Oilseeds will fare better, but the tendency of the crop to shell out can cut yields heavily if it is not handled carefully.
Canola crushers will be the first to notice the drop in quality because the seed hides damage. An increase in free fatty acids in the overwintered crop will only be found once the seed is processed into oil.
Flooding on heavier clay soils is predicted in southern Saskatchewan. Rotting and sprouting could be major problems because crops can’t be harvested until ground conditions stabilize.
A few bright spots
But the situation isn’t bad everywhere.
“In Manitoba most of the crops are off so it isn’t an issue except for some pockets in the parkland region,” said Tony Zatylny of the Canola Council of Canada.
Saskatchewan producers have applied for winter extensions on their provincial crop insurance for 360,000 acres of land. Company officials believe more than 500,000 acres of unharvested crop remain in Saskatchewan fields.

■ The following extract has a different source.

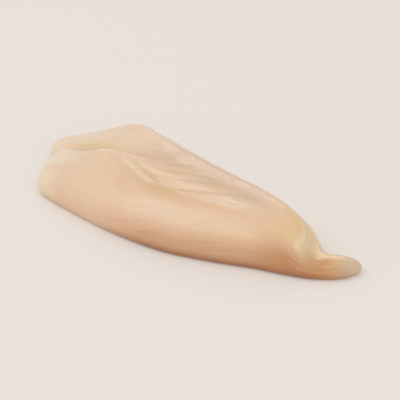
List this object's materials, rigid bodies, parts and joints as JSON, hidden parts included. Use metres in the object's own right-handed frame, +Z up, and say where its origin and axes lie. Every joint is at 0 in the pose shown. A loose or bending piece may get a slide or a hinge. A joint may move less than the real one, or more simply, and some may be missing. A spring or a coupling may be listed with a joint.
{
  "type": "raw chicken tenderloin",
  "caption": "Raw chicken tenderloin lying flat: a tapered, domed strip of breast meat with a notched broad end, a lapped fold and a pale tendon tip.",
  "frame": {"origin": "centre of the piece's footprint, on the surface that it lies on", "axes": "+X along the piece from its broad end to its tendon tip, +Y across it towards the crest, +Z up"},
  "size_m": [0.1524, 0.0654, 0.0192],
  "materials": {
    "raw_meat": "moist, faintly translucent raw poultry meat, pale pink-beige with a soft sheen"
  },
  "bodies": {
    "root": {"tenderloin": "raw_meat"}
  },
  "joints": []
}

While the southern prairies have been chilled by the early snows, the Peace River districts of Alberta and British Columbia are seriously frosted. Fifty to 90 percent of crops, mainly cereals, remain in the fields in the northern region. The situation is worst in the western Peace area.
“Farmers up here have seen this before, but nobody gets used to it,” said John Huffman, a provincial cereal and oilseed specialist in Grand Prairie, Alta.
Zatylny estimated as much as 500,000 acres of western Canadian canola remains in the fields, much of it in the Peace region, a situation that has already put pressure on crushers who expect to run out of supply in late June or early July.